Abstract

An acoustic and electropalatographic analysis of nasal place assimilation in /nk/ and /ng/ clusters is provided for five native Italian speakers. Place assimilation for pre-velar nasals in Italian is usually said to be categorical in both word-internal and word-boundary position. However, empirical research on place assimilation in non-homorganic clusters in different languages has uncovered aspects of variation supporting a non-discrete view of several phonological processes previously thought of as obligatory and categorical. The present study aims at investigating the role of stylistic and internal factors on Italian nasal-to-velar cluster assimilation, such as speech rate variations (normal vs. slow speech), the lexical status of the cluster (word-internal vs. cross-boundary), stress position, and postnasal voicing.

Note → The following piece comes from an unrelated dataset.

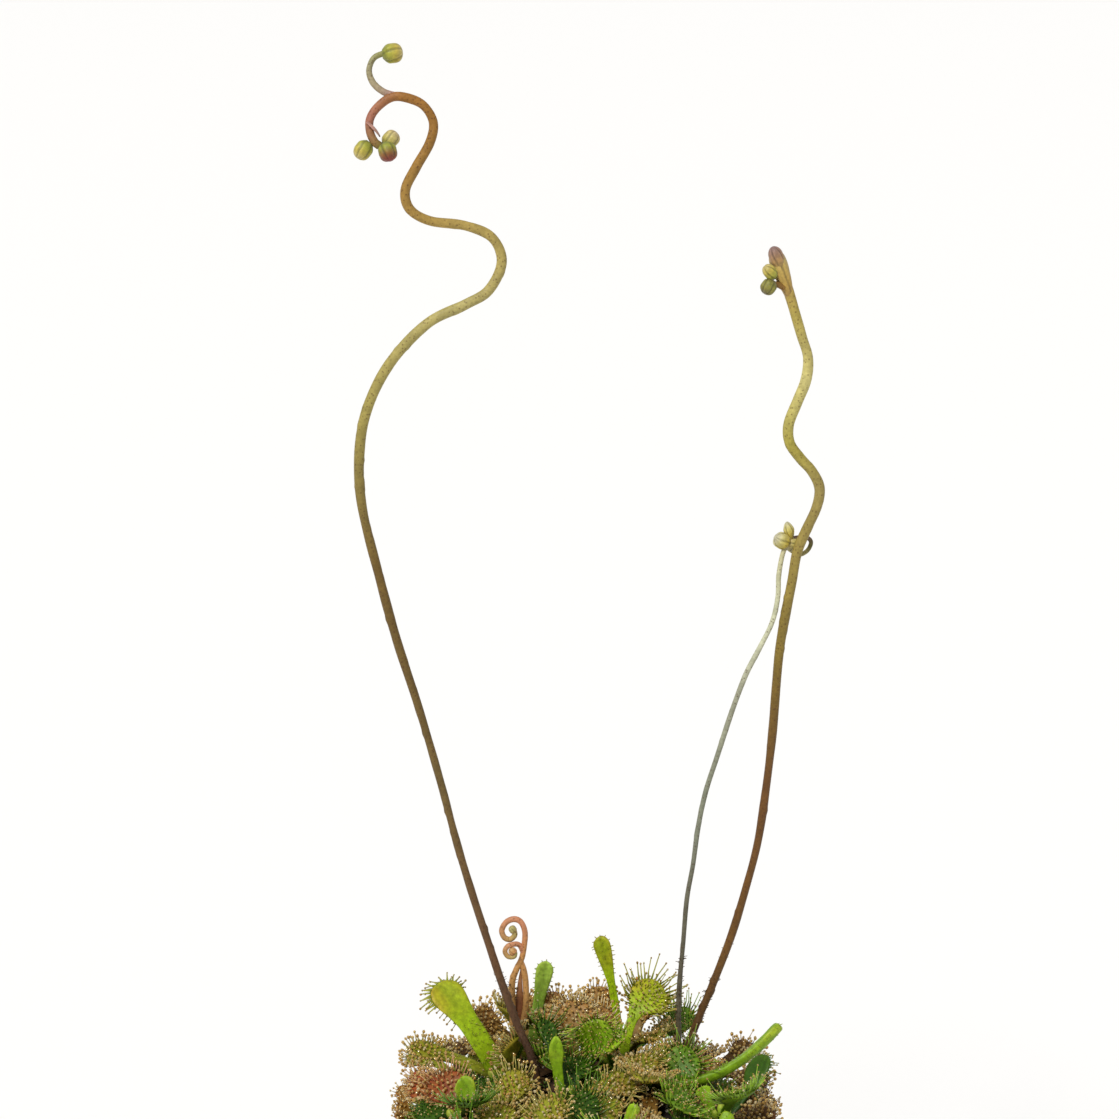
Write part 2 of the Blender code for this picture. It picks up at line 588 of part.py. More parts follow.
def leaf_by_rule(rosette, kind, turn, lift, length, width):
    """A leaf that leaves its crown in the direction turn, rises at the angle lift and leans to the light."""
    shape = KINDS[kind]
    outward = np.array([math.cos(turn), math.sin(turn), 0.0])
    up = np.array([0.0, 0.0, 1.0])
    base = crown_top(rosette) + outward * BASE_OFFSET - up * BASE_SUNK
    tip = base + length * (outward * math.cos(lift) + up * math.sin(lift))
    bow = up * length * RULE_BOW_UP - outward * length * RULE_BOW_IN
    facing = up * math.cos(lift * RULE_FACING) - outward * math.sin(lift * RULE_FACING)
    facing = facing + RULE_LEAN * np.array([0.0, -1.0, 0.0])
    places = (tuple(part) for part in (base, tip, bow, facing))
    return Leaf(rosette, kind, *places, width, shape.petiole, shape.thick)


def candidates(rosette, kind, turn, draw):
    """One leaf drawn for its kind, then the same leaf raised, swung and shortened step by step."""
    shape = KINDS[kind]
    length = draw.uniform(*shape.length)
    lift = math.radians(draw.uniform(*shape.lift))
    width = draw.uniform(*shape.width)
    turn = turn + math.radians(draw.uniform(-10, 10))
    tries = []
    for shorter in SHORTER:
        for raised in RAISED:
            for swing in SWUNG:
                strain = abs(raised) / RAISED[1] + abs(swing) / SWUNG[1] + (1 - shorter) * 9
                tries.append((strain, shorter, raised, swing))
    for _, shorter, raised, swing in sorted(tries):
        size = width * min(1.0, shorter + 0.15)
        yield leaf_by_rule(rosette, kind, turn + math.radians(swing), lift + math.radians(raised),
                           length * shorter, size)


def rule_turns(rosette, taken, count):
    """Directions round a crown, a golden angle apart, that lie clear of the placed leaves."""
    start = math.radians(TURN_STEP * list(CROWNS).index(rosette))
    turns = []
    step = 0
    while len(turns) < count:
        turn = start + step * GOLDEN_ANGLE
        step += 1
        apart = [abs((turn - other + math.pi) % (2 * math.pi) - math.pi) for other in taken]
        if not apart or min(apart) > TURN_CLEAR or step > TURNS_TRIED:
            turns.append(turn)
    return turns


def lay_out_leaves():
    """Every leaf: the placed ones, then each rosette's others wherever one fits."""
    draw = random.Random(LAYOUT_SEED)
    fixed = fixed_trees()
    leaves = [placed_leaf(*values) for values in PLACED_LEAVES]
    trees = [test_tree(leaf) for leaf in leaves]
    for rosette in CROWNS:
        own = [leaf for leaf in leaves if leaf.rosette == rosette]
        kinds = ["old"] * len(ROSETTE_KINDS) if rosette in LOW_ROSETTES else list(ROSETTE_KINDS)
        for leaf in own:
            kinds.remove(leaf.kind if leaf.kind in kinds else kinds[-1])
        taken = [math.atan2(leaf.tip[1] - leaf.base[1], leaf.tip[0] - leaf.base[0]) for leaf in own]
        for kind, turn in zip(kinds, rule_turns(rosette, taken, len(kinds))):
            for leaf in candidates(rosette, kind, turn, draw):
                if is_clear(leaf, leaves, trees, fixed):
                    leaves.append(leaf)
                    trees.append(test_tree(leaf))
                    break
    return leaves, trees, fixed


def hair_ends(leaf):
    """Root and tip of each tentacle: on the margin they point outward, on the face upward."""
    start, full = leaf_marks(leaf)
    shape = KINDS[leaf.kind]
    ends = []
    for share, side in HAIR_SITES[:shape.hairs]:
        along = start + share * 0.97 * (1 - start)
        point, forward, across, outward = (axis[0] for axis in leaf_axes(leaf, [along]))
        half = leaf_half_width(leaf, [along])[0]
        onward = max(0.0, (along - full) / (1 - full))
        lean = unit(across * side + outward * (1.2 - abs(side) * 0.5) + forward * (0.15 + 1.3 * onward))
        root = point + across * side * half * HAIR_EDGE + outward * shape.cup * half * side * side
        on_margin = abs(side) > 0.5 or share == 1.0
        length = HAIR_LENGTHS[leaf.kind] * (1.0 if on_margin else FACE_HAIR)
        ends.append((root - lean * HAIR_SUNK + outward * 0.1, root + lean * length))
    return ends


def hair_is_clear(ends, rosette, leaves, trees, fixed, taken):
    """Whether a tentacle stays clear of every other rosette, of the stalks, soil and pot."""
    root, tip = ends
    samples = [root + (tip - root) * share for share in (0.45, 0.75, 1.0)]
    others = [tree for leaf, tree in zip(leaves, trees) if leaf.rosette != rosette]
    ahead = Vector(unit(tip - root))
    reach = float(np.linalg.norm(tip - root)) + HAIR_CLEAR
    for tree in fixed + others:
        if tree.ray_cast(Vector(root), ahead, reach)[0] is not None:
            return False
        for sample in samples:
            if tree.find_nearest(Vector(sample), HAIR_CLEAR + HAIR_TIP_RADIUS)[0] is not None:
                return False
    for other, (other_root, other_tip) in taken:
        if other == rosette:
            continue
        run = other_tip - other_root
        for sample in samples:
            share = np.clip(np.dot(sample - other_root, run) / np.dot(run, run), 0, 1)
            if np.linalg.norm(sample - other_root - run * share) < HAIR_SPACING:
                return False
    return True


def make_rosette(name, leaves, hairs, material):
    """One rosette: its stem, leaves and tentacles joined in one body."""
    rosette = add_object("rosette_" + name, *crown_mesh(name), material)
    pieces = [add_object("leaf", *leaf_mesh(leaf)) for leaf in leaves]
    for root, tip in hairs:
        pieces.append(add_object("hair", *tube_mesh([root, tip], (HAIR_ROOT_RADIUS, HAIR_TIP_RADIUS), 3)))
    boolean(rosette, pieces, "UNION", "MANIFOLD")
    drop_scraps(rosette)
    shade(rosette)
    return rosette


def make_rosettes(material):
    """All rosettes, each clear of the others."""
    leaves, trees, fixed = lay_out_leaves()
    taken = []
    for name in CROWNS:
        own = [leaf for leaf in leaves if leaf.rosette == name]
        hairs = []
        for leaf in own:
            for ends in hair_ends(leaf):
                if hair_is_clear(ends, name, leaves, trees, fixed, taken):
                    hairs.append(ends)
                    taken.append((name, ends))
        make_rosette(name, own, hairs, material)


def make_stalk(name, tubes, buds, material):
    """One stalk: its tubes and buds joined in one body."""
    meshes = [tube_mesh(smooth_route(route), radii, STALK_SIDES) for route, radii in tubes]
    stalk = add_object(name, *meshes[0], material)
    pieces = [add_object("branch", *mesh) for mesh in meshes[1:]]
    pieces += [add_object("bud", *bud_mesh(*bud)) for bud in buds]
    boolean(stalk, pieces, "UNION", "MANIFOLD")
    drop_scraps(stalk)
    shade(stalk)
    return stalk


def main():
    """Build the pot, the soil, the rosettes and the stalks."""
    clear_scene()
    make_pot(make_material("charcoal_plastic", (0.018, 0.018, 0.019), 0.55))
    make_soil(make_material("peat_and_sand", (0.035, 0.022, 0.013), 0.95))
    make_rosettes(make_material("sundew_leaf", (0.17, 0.24, 0.03), 0.45))
    olive = make_material("olive_stalk", (0.26, 0.19, 0.06), 0.5)
    pale = make_material("pale_stalk", (0.42, 0.40, 0.22), 0.5)
    orange = make_material("orange_stalk", (0.42, 0.14, 0.07), 0.5)
    make_stalk("stalk_left", ((LEFT_ROUTE, LEFT_RADII), (LEFT_FORK, (0.5, 0.42))), LEFT_BUDS, olive)
    make_stalk("stalk_right", ((RIGHT_ROUTE, RIGHT_RADII),), RIGHT_BUDS, olive)
    make_stalk("stalk_thin", ((THIN_ROUTE, THIN_RADII),), THIN_BUDS, pale)
    young = ((YOUNG_ROUTE, YOUNG_RADII), (YOUNG_STRAND, (0.5, 0.5)), (YOUNG_CURL, (0.42, 0.38)))
    make_stalk("stalk_young", young, (), orange)


main()
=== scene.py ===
"""Potted spoon-leaved sundew, dressed: fine leaves with their tentacles and dew, flower stalks with
buds, the growing medium with its thatch and moss, and the moulded nursery pot.

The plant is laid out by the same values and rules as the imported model, so each leaf lies where its
solid does. Lengths are in millimetres until a mesh is made, where MM turns them to metres.
"""

import json
import math
import random
from collections import namedtuple

import bpy
import numpy as np
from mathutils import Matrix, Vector
from mathutils.bvhtree import BVHTree

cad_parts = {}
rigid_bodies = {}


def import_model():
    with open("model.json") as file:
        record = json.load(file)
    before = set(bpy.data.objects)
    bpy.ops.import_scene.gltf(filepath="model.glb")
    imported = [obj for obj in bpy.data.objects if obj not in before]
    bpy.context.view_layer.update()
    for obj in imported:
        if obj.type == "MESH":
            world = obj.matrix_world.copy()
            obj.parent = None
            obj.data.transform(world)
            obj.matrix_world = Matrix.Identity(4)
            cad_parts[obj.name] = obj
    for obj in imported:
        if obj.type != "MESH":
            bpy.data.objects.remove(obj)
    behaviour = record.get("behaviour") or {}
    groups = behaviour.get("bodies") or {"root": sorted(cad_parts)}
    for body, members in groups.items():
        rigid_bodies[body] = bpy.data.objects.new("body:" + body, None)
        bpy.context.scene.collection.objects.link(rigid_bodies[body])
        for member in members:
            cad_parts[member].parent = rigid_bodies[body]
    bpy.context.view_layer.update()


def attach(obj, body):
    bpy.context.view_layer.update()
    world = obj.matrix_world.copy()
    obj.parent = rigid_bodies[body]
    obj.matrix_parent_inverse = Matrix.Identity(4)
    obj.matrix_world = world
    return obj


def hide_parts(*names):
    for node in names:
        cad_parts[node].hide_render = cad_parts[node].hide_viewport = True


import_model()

MM = 0.001
BODY = "root"

# Pot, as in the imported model
POT_HEIGHT = 57.0
RIM_RADIUS = 31.0
FOOT_RADIUS = 21.0
WALL = 1.2
COLLAR_HEIGHT = 10.0
COLLAR_STEP = 1.5
COLLAR_TAPER = 0.4
FLOOR = 1.6
DRAIN_HOLES = 4
DRAIN_RADIUS = 2.6
DRAIN_CIRCLE = 13.0

# Growing medium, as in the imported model
SOIL_EDGE_Z = 55.0
SOIL_RISE = 7.6
TUSSOCK_RISE = 1.8
TUSSOCK_SPREAD = 4.5

# Crowns, where each rosette's short stem stands
CROWNS = {
    "left": (-18.5, -8.0),
    "mid_left": (-12.5, 4.0),
    "mid": (-3.0, -5.5),
    "back_left": (-9.5, 18.0),
    "back_right": (6.5, 19.5),
    "centre": (5.0, 8.0),
    "stalks": (11.5, 1.5),
    "right": (20.0, -7.5),
    "front_left": (-12.5, -19.0),
    "front": (3.5, -19.5),
    "front_right": (17.5, -18.5),
    "rear_left": (-20.5, 12.0),
    "rear_right": (19.5, 14.0),
    "heart": (-2.5, 5.5),
}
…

Assimilation is evaluated for frequency of occurrence, strength of application, and target intrinsic variability. Results indicate that nasal-to-velar clusters in Italian are mostly fully assimilated and therefore homorganic, but the process is also sensitive to factors such as speech rate and the presence of a word boundary. Patterns of variability are observed both within and across speakers, and sporadic gradient reduction of gestures is also detected. Both anticipatory and carry-over coarticulatory effects are found within the cluster; nasal-to-velar clusters are conceived of as a constituent with a single articulatory target and a complex gestural pattern distributed over a relatively extended temporal interval.